The explicit "magic comment" can be found in the PSL linter used for each
commit on Travis-CI (https://github.com/publicsuffix/list/tree/master/linter).
(BTW, I am the author of this linter, but it has been review and accepted by
the PSL maintainers).

There is also a current guideline for editing the PSL:
https://github.com/publicsuffix/list/wiki/Guidelines

> > The MPSL holds meta-data within comments (start/stop of sections). That
> > means a complete strip of comments renders the PSL unusable
> > (semantically, not technically).
>
> Such a list would only be unusable for the purposes of distinguishing
> ICANN registries from private registries. It would still be usable for
> all the other uses the PSL is taken today.
>
> > The first non-empty line *MUST* be a comment.
>
> no code in libpsl currently verifies this, and nothing in the spec
> mandates it.

We currently parse these comments in psl_load_fp() to assign a rule to ICANN
or PRIVATE.

> > Also, before we see the first rule, there must be a comment line
> > starting with '// ===BEGIN '. It's a bit like a magic word.
>
> But again, the spec that libpsl is written against doesn't have this
> constraint.
>
> I'd much rather use a magic word prefix for the relatively-unused DAFSA
> format than change our expectations for an already widely-deployed file
> format. It would also let us unequivocally distinguish even the most
> perversely-generated DAFSA from a document that meets the PSL
> specification, just by starting with a line that is not a valid domain
> name should do the trick. and we get fgets for free as long as we
> terminate the magic word with a newline.

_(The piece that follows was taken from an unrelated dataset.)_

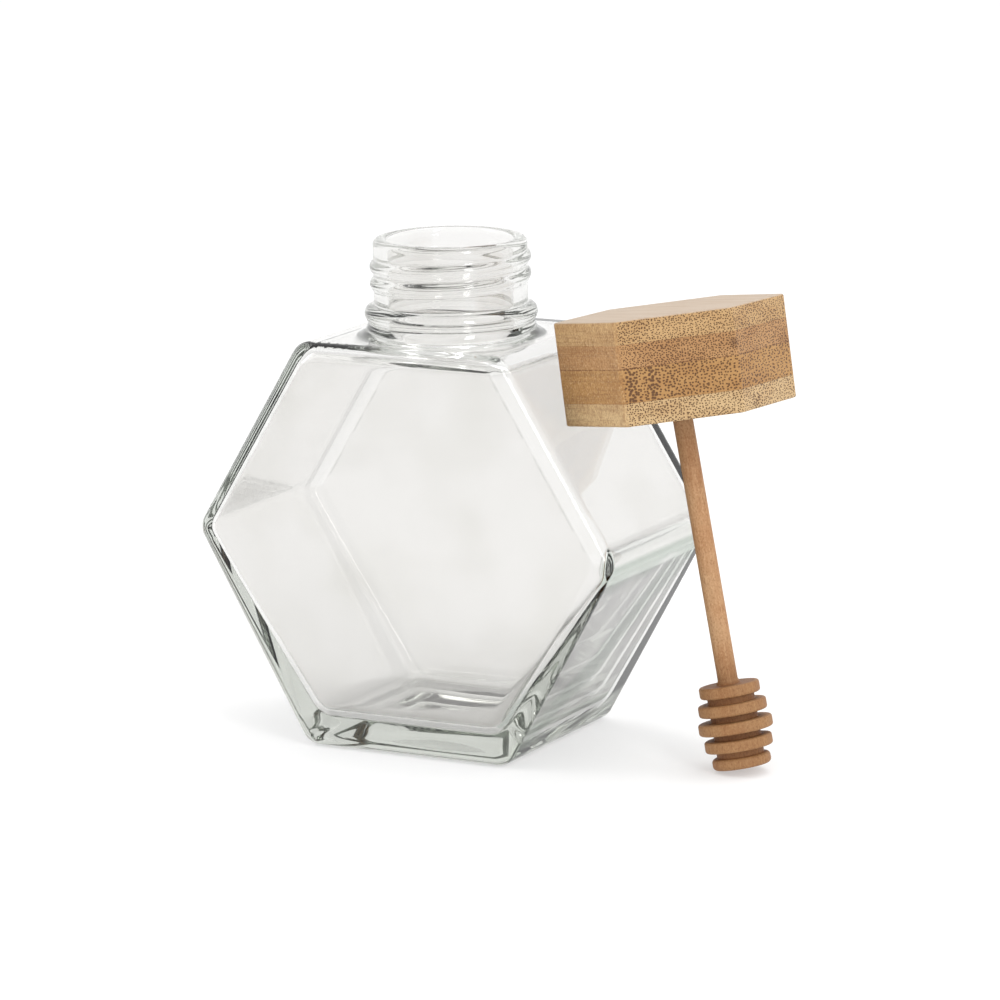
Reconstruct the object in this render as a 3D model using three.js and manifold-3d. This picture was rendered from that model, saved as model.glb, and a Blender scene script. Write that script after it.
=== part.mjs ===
// A hexagonal glass honey jar standing open, with its bamboo lid leaning against its sloping side.
// The lid carries a turned wooden dipper, whose ribbed head stands on the surface beside the jar.
// Units are millimetres, +Z is up, and the origin is the centre of the jar's base.
// The front of the jar faces -Y, and its six-sided outline lies in the XZ plane.

import * as THREE from 'three';
import { mergeVertices } from 'three/addons/utils/BufferGeometryUtils.js';
import Module from 'manifold-3d';

const wasm = await Module();
wasm.setup();

// Glass body: a six-sided block on its lower flat, seen face on from the front
const bodyHeight = 95;
const bodyDepth = 54.2;
const bodyWidth = 109.2;
const widestHeight = 49.6;
const topSide = 53.2;
const bottomSide = 52.4;
const bodyEdgeRadius = 3.5;
const bodyCornerRadius = 5;

// Cavity inside the body
const wallThickness = 3.5;
const floorThickness = 6;
const cavityEdgeRadius = 5;
const cavityCornerRadius = 8;

// Neck, from the shoulder up to the rim
const rimHeight = 117.2;
const neckRadius = 17.85;
const mouthRadius = 14.5;
const rimOuterRounding = 1.4;
const rimInnerRounding = 1;
const collarRadius = 19.3;
const shoulderFillet = 2.8;
const shoulderSink = 0.08;
const throatFlare = 3;
const beadHeight = 99.8;
const beadCentreRadius = 18;
const beadThickness = 4.1;

// Screw thread: two right-handed turns that start and end at the back
const threadPitch = 4;
const threadTurns = 2;
const threadStartHeight = 105.3;
const threadStand = 0.8;
const threadTubeRadius = 1.8;
const threadSink = 0.95;
const threadFadeTurns = 0.12;

// Lid: a six-sided bamboo block with a round recess under it
const lidRadius = 26.3;
const lidThickness = 23.6;
const lidCornerRadius = 1.4;
const lidBevel = 0.5;
const recessRadius = 19.3;
const recessDepth = 16.5;
const stickHoleDepth = 5;
const fitGap = 0.3;

// Dipper: stick and ribbed head turned in one, measured down from the lid's lower face
const stickRadius = 2.3;
const stickFlare = 0.5;
const headBottom = -81.6;
const discRadii = [7, 7.9, 8.6, 7.85, 6.75];
const discPitch = 4.11;
const discThickness = 2.62;
const discRounding = 0.9;
const grooveRadius = 5.7;

// Pose of the lid: turned about its own axis, then tipped and leaned towards the jar
const lidYaw = THREE.MathUtils.degToRad(29);
const lidTip = THREE.MathUtils.degToRad(-2.4);
const lidLean = THREE.MathUtils.degToRad(-8.6);
const lidCentreY = -1.9;
const dipperSideways = THREE.MathUtils.degToRad(-2.55);
const dipperBackwards = THREE.MathUtils.degToRad(-1.5);

// Fineness of the facets
const neckSides = 64;
const recessSides = 48;
const dipperSides = 40;
const threadStepsPerTurn = 32;
const threadSides = 10;
const cornerSteps = 3;
const edgeSteps = 4;
const filletSteps = 4;
const beadSteps = 7;
const roundingSteps = 3;
const lidSteps = 2;
const mergeDistance = 1e-4;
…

What exactly do you propose ?
There should be at least some version information, just in case the format
evolves.

Tim
signature.asc

Daniel Kahn Gillmor

unread,
Jul 12, 2016, 5:12:08 PM7/12/16
to Tim Ruehsen, libps...@googlegroups.com
On Tue 2016-07-12 15:36:24 +0200, Tim Ruehsen wrote:
>> [0] https://publicsuffix.org/list/
>
> see 'Divisions'
> "The Public Suffix List is subdivided, using markers in the comments, into two
> sections, labelled as ICANN domains and PRIVATE domains."

hm, i agree that is there, but there's no explicit specification for
what the comment actually is -- they could change the strings or reverse
the order of the domains without violating that clause, right? (your
linter would complain though).

maybe the spec needs updating to say explicitly how the sections are
structured, and should guarantee something about how the PSL list is
itself introduced? If it did that then we could just use that part as
the "magic string", right?

> There is also a current guideline for editing the PSL:
> https://github.com/publicsuffix/list/wiki/Guidelines

yep, i see that stuff, and i understand the reason that the two parts of
the list exist. There are even more reasons to use the list, though
(see the discussion around the possible uses of DBOUND). In the
abstract, i think what they're specifying are two distinct PSLs:

* a PSL for cookies (ICANN + PRIVATE)
* a PSL for X.509 wildcard issuance (ICANN)

it's entirely possible that the PSL for, say, DMARC would be distinct
From (though partially overlapping with) either of these.

If you're loading a PSL for a specific purpose, it'd be great to just
load it and get boolean answers back :)

> [ dkg wrote: ]
>> I'd much rather use a magic word prefix for the relatively-unused DAFSA
>> format than change our expectations for an already widely-deployed file
>> format. It would also let us unequivocally distinguish even the most
>> perversely-generated DAFSA from a document that meets the PSL
>> specification, just by starting with a line that is not a valid domain
>> name should do the trick. and we get fgets for free as long as we
>> terminate the magic word with a newline.
>
> What exactly do you propose ?
> There should be at least some version information, just in case the format
> evolves.

how about this leading string:

'.DAFSA@PSL_0 \n'

in hex: 2e 44 41 46 53 41 40 50 53 4c 5f 30 20 20 20 0a

This has several advantages:

* the leading . explicitly violates the spec for the non-DAFSA file:
"Each rule lists a public suffix, with the subdomain portions
separated by dots (.) as usual. There is no leading dot."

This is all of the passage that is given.